*WORK INSTRUCTIONS*:
Every line below is to be quoted exactly, with nothing added or dropped.

[Extracted records]
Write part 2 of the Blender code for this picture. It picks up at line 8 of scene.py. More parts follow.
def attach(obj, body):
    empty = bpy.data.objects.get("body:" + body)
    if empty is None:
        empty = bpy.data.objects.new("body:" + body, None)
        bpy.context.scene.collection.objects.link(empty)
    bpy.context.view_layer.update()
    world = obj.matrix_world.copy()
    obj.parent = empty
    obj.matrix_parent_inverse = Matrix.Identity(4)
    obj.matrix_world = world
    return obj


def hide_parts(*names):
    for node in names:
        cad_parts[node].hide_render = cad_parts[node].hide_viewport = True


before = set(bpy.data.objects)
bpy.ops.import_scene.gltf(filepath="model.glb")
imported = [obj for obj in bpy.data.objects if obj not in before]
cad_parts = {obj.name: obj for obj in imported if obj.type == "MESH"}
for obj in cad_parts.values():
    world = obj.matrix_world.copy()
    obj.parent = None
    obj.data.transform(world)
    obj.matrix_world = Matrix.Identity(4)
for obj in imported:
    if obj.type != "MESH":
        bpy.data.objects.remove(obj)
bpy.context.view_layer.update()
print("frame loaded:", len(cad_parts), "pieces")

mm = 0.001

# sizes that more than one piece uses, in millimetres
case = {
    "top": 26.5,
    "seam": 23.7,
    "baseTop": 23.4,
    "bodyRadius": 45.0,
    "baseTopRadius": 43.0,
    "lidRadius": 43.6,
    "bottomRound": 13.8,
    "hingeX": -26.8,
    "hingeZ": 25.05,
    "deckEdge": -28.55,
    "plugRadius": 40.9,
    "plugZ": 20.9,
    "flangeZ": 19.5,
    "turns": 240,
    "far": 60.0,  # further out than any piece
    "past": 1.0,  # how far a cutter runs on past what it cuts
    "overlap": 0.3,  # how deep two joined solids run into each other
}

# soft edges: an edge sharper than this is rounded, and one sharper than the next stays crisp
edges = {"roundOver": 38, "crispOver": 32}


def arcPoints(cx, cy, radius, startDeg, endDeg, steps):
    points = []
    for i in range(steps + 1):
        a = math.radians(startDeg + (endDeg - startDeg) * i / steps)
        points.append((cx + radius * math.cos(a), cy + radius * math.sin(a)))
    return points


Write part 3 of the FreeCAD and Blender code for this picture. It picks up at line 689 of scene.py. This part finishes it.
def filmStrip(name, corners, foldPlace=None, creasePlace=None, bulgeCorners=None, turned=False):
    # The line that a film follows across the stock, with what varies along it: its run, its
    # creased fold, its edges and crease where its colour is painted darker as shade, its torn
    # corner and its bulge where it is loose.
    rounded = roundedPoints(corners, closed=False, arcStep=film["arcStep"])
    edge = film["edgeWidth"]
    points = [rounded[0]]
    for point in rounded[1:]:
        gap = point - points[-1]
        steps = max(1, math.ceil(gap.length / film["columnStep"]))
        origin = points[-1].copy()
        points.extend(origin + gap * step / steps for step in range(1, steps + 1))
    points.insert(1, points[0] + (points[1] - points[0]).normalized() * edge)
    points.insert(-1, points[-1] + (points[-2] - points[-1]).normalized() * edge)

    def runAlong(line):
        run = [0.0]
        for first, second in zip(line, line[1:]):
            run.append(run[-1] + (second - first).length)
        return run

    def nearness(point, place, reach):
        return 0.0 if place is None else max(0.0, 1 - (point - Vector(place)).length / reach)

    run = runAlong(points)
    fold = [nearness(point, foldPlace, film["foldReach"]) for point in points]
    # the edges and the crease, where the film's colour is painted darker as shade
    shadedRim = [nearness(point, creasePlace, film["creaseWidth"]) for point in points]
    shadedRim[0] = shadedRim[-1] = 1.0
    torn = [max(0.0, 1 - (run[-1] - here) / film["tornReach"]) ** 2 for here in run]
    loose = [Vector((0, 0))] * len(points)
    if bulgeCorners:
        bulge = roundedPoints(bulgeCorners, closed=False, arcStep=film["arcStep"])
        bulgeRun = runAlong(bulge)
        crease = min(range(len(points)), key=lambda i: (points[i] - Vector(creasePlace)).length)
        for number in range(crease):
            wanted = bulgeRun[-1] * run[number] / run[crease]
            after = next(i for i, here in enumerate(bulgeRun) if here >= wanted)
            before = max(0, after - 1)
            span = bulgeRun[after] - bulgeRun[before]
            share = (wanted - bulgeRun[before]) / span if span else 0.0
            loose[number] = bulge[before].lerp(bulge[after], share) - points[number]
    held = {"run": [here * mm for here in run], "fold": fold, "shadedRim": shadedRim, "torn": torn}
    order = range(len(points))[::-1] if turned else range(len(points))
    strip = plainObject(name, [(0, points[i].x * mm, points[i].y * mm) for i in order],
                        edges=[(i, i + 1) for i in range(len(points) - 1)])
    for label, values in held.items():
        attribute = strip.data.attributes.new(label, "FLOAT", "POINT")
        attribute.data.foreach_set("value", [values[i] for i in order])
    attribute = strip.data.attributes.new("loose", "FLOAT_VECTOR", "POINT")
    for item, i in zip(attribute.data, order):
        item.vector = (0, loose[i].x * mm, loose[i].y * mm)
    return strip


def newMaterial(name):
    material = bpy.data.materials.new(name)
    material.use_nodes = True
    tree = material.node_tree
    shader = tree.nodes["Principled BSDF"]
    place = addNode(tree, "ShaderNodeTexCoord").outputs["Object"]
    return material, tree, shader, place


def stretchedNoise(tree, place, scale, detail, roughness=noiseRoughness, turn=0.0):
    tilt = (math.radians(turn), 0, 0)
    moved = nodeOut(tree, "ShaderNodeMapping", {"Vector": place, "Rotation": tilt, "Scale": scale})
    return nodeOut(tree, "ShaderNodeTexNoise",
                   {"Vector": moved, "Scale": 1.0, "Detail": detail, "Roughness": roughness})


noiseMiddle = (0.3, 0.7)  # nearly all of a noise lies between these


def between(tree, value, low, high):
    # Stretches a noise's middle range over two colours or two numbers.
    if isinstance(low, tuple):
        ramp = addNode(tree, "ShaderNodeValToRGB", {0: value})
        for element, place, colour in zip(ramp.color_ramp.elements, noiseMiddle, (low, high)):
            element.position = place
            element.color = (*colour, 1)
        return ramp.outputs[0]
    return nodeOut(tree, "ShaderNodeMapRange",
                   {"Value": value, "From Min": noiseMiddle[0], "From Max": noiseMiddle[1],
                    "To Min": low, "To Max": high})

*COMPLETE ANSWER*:
Write part 2 of the Blender code for this picture. It picks up at line 8 of scene.py. More parts follow.
def attach(obj, body):
    empty = bpy.data.objects.get("body:" + body)
    if empty is None:
        empty = bpy.data.objects.new("body:" + body, None)
        bpy.context.scene.collection.objects.link(empty)
    bpy.context.view_layer.update()
    world = obj.matrix_world.copy()
    obj.parent = empty
    obj.matrix_parent_inverse = Matrix.Identity(4)
    obj.matrix_world = world
    return obj


def hide_parts(*names):
    for node in names:
        cad_parts[node].hide_render = cad_parts[node].hide_viewport = True


before = set(bpy.data.objects)
bpy.ops.import_scene.gltf(filepath="model.glb")
imported = [obj for obj in bpy.data.objects if obj not in before]
cad_parts = {obj.name: obj for obj in imported if obj.type == "MESH"}
for obj in cad_parts.values():
    world = obj.matrix_world.copy()
    obj.parent = None
    obj.data.transform(world)
    obj.matrix_world = Matrix.Identity(4)
for obj in imported:
    if obj.type != "MESH":
        bpy.data.objects.remove(obj)
bpy.context.view_layer.update()
print("frame loaded:", len(cad_parts), "pieces")

mm = 0.001

# sizes that more than one piece uses, in millimetres
case = {
    "top": 26.5,
    "seam": 23.7,
    "baseTop": 23.4,
    "bodyRadius": 45.0,
    "baseTopRadius": 43.0,
    "lidRadius": 43.6,
    "bottomRound": 13.8,
    "hingeX": -26.8,
    "hingeZ": 25.05,
    "deckEdge": -28.55,
    "plugRadius": 40.9,
    "plugZ": 20.9,
    "flangeZ": 19.5,
    "turns": 240,
    "far": 60.0,  # further out than any piece
    "past": 1.0,  # how far a cutter runs on past what it cuts
    "overlap": 0.3,  # how deep two joined solids run into each other
}

# soft edges: an edge sharper than this is rounded, and one sharper than the next stays crisp
edges = {"roundOver": 38, "crispOver": 32}


def arcPoints(cx, cy, radius, startDeg, endDeg, steps):
    points = []
    for i in range(steps + 1):
        a = math.radians(startDeg + (endDeg - startDeg) * i / steps)
        points.append((cx + radius * math.cos(a), cy + radius * math.sin(a)))
    return points


Write part 3 of the FreeCAD and Blender code for this picture. It picks up at line 689 of scene.py. This part finishes it.
def filmStrip(name, corners, foldPlace=None, creasePlace=None, bulgeCorners=None, turned=False):
    # The line that a film follows across the stock, with what varies along it: its run, its
    # creased fold, its edges and crease where its colour is painted darker as shade, its torn
    # corner and its bulge where it is loose.
    rounded = roundedPoints(corners, closed=False, arcStep=film["arcStep"])
    edge = film["edgeWidth"]
    points = [rounded[0]]
    for point in rounded[1:]:
        gap = point - points[-1]
        steps = max(1, math.ceil(gap.length / film["columnStep"]))
        origin = points[-1].copy()
        points.extend(origin + gap * step / steps for step in range(1, steps + 1))
    points.insert(1, points[0] + (points[1] - points[0]).normalized() * edge)
    points.insert(-1, points[-1] + (points[-2] - points[-1]).normalized() * edge)

    def runAlong(line):
        run = [0.0]
        for first, second in zip(line, line[1:]):
            run.append(run[-1] + (second - first).length)
        return run

    def nearness(point, place, reach):
        return 0.0 if place is None else max(0.0, 1 - (point - Vector(place)).length / reach)

    run = runAlong(points)
    fold = [nearness(point, foldPlace, film["foldReach"]) for point in points]
    # the edges and the crease, where the film's colour is painted darker as shade
    shadedRim = [nearness(point, creasePlace, film["creaseWidth"]) for point in points]
    shadedRim[0] = shadedRim[-1] = 1.0
    torn = [max(0.0, 1 - (run[-1] - here) / film["tornReach"]) ** 2 for here in run]
    loose = [Vector((0, 0))] * len(points)
    if bulgeCorners:
        bulge = roundedPoints(bulgeCorners, closed=False, arcStep=film["arcStep"])
        bulgeRun = runAlong(bulge)
        crease = min(range(len(points)), key=lambda i: (points[i] - Vector(creasePlace)).length)
        for number in range(crease):
            wanted = bulgeRun[-1] * run[number] / run[crease]
            after = next(i for i, here in enumerate(bulgeRun) if here >= wanted)
            before = max(0, after - 1)
            span = bulgeRun[after] - bulgeRun[before]
            share = (wanted - bulgeRun[before]) / span if span else 0.0
            loose[number] = bulge[before].lerp(bulge[after], share) - points[number]
    held = {"run": [here * mm for here in run], "fold": fold, "shadedRim": shadedRim, "torn": torn}
    order = range(len(points))[::-1] if turned else range(len(points))
    strip = plainObject(name, [(0, points[i].x * mm, points[i].y * mm) for i in order],
                        edges=[(i, i + 1) for i in range(len(points) - 1)])
    for label, values in held.items():
        attribute = strip.data.attributes.new(label, "FLOAT", "POINT")
        attribute.data.foreach_set("value", [values[i] for i in order])
    attribute = strip.data.attributes.new("loose", "FLOAT_VECTOR", "POINT")
    for item, i in zip(attribute.data, order):
        item.vector = (0, loose[i].x * mm, loose[i].y * mm)
    return strip


def newMaterial(name):
    material = bpy.data.materials.new(name)
    material.use_nodes = True
    tree = material.node_tree
    shader = tree.nodes["Principled BSDF"]
    place = addNode(tree, "ShaderNodeTexCoord").outputs["Object"]
    return material, tree, shader, place


def stretchedNoise(tree, place, scale, detail, roughness=noiseRoughness, turn=0.0):
    tilt = (math.radians(turn), 0, 0)
    moved = nodeOut(tree, "ShaderNodeMapping", {"Vector": place, "Rotation": tilt, "Scale": scale})
    return nodeOut(tree, "ShaderNodeTexNoise",
                   {"Vector": moved, "Scale": 1.0, "Detail": detail, "Roughness": roughness})


noiseMiddle = (0.3, 0.7)  # nearly all of a noise lies between these


def between(tree, value, low, high):
    # Stretches a noise's middle range over two colours or two numbers.
    if isinstance(low, tuple):
        ramp = addNode(tree, "ShaderNodeValToRGB", {0: value})
        for element, place, colour in zip(ramp.color_ramp.elements, noiseMiddle, (low, high)):
            element.position = place
            element.color = (*colour, 1)
        return ramp.outputs[0]
    return nodeOut(tree, "ShaderNodeMapRange",
                   {"Value": value, "From Min": noiseMiddle[0], "From Max": noiseMiddle[1],
                    "To Min": low, "To Max": high})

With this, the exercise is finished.